** start of Dataset section **

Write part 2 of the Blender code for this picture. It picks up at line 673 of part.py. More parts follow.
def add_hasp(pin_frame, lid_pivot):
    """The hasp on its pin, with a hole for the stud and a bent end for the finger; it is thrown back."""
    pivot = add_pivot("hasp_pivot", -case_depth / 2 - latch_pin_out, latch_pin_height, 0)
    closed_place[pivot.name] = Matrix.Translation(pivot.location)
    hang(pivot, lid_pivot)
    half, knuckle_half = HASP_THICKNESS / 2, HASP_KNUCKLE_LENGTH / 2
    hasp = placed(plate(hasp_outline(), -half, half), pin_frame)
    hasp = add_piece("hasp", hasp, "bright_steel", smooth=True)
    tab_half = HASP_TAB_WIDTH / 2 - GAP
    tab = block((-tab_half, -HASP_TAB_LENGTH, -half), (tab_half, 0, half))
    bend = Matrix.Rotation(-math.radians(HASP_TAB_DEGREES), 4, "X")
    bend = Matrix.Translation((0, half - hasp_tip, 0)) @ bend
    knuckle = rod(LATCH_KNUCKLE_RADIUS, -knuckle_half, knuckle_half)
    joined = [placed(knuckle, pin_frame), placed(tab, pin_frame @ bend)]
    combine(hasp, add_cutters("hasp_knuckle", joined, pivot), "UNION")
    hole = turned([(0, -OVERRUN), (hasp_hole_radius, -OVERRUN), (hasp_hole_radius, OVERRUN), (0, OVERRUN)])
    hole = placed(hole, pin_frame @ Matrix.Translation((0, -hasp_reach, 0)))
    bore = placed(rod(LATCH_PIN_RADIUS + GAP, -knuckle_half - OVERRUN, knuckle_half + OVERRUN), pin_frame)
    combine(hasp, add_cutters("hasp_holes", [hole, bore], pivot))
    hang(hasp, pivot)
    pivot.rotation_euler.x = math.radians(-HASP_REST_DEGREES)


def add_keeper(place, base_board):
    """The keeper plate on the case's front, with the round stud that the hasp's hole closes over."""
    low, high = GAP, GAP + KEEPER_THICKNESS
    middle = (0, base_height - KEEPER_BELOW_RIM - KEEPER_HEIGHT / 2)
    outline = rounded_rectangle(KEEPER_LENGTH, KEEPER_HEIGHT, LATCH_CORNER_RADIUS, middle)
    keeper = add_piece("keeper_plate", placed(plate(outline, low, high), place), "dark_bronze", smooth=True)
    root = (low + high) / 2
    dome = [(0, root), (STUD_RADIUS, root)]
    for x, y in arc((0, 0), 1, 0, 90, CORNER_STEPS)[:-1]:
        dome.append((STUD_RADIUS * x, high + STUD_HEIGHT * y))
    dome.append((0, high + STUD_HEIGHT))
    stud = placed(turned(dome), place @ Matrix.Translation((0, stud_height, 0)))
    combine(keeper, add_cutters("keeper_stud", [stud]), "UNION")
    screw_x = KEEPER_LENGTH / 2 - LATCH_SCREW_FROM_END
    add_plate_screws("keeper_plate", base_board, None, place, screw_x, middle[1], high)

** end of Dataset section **

» **Problem details**
Everything from the first line above through the line that contains "pivot.rotation_euler.x = math.radians(-HASP_REST_DEGREES)" should be duplicated exactly, please, and nothing beyond it.

» **In response**
Write part 2 of the Blender code for this picture. It picks up at line 673 of part.py. More parts follow.
def add_hasp(pin_frame, lid_pivot):
    """The hasp on its pin, with a hole for the stud and a bent end for the finger; it is thrown back."""
    pivot = add_pivot("hasp_pivot", -case_depth / 2 - latch_pin_out, latch_pin_height, 0)
    closed_place[pivot.name] = Matrix.Translation(pivot.location)
    hang(pivot, lid_pivot)
    half, knuckle_half = HASP_THICKNESS / 2, HASP_KNUCKLE_LENGTH / 2
    hasp = placed(plate(hasp_outline(), -half, half), pin_frame)
    hasp = add_piece("hasp", hasp, "bright_steel", smooth=True)
    tab_half = HASP_TAB_WIDTH / 2 - GAP
    tab = block((-tab_half, -HASP_TAB_LENGTH, -half), (tab_half, 0, half))
    bend = Matrix.Rotation(-math.radians(HASP_TAB_DEGREES), 4, "X")
    bend = Matrix.Translation((0, half - hasp_tip, 0)) @ bend
    knuckle = rod(LATCH_KNUCKLE_RADIUS, -knuckle_half, knuckle_half)
    joined = [placed(knuckle, pin_frame), placed(tab, pin_frame @ bend)]
    combine(hasp, add_cutters("hasp_knuckle", joined, pivot), "UNION")
    hole = turned([(0, -OVERRUN), (hasp_hole_radius, -OVERRUN), (hasp_hole_radius, OVERRUN), (0, OVERRUN)])
    hole = placed(hole, pin_frame @ Matrix.Translation((0, -hasp_reach, 0)))
    bore = placed(rod(LATCH_PIN_RADIUS + GAP, -knuckle_half - OVERRUN, knuckle_half + OVERRUN), pin_frame)
    combine(hasp, add_cutters("hasp_holes", [hole, bore], pivot))
    hang(hasp, pivot)
    pivot.rotation_euler.x = math.radians(-HASP_REST_DEGREES)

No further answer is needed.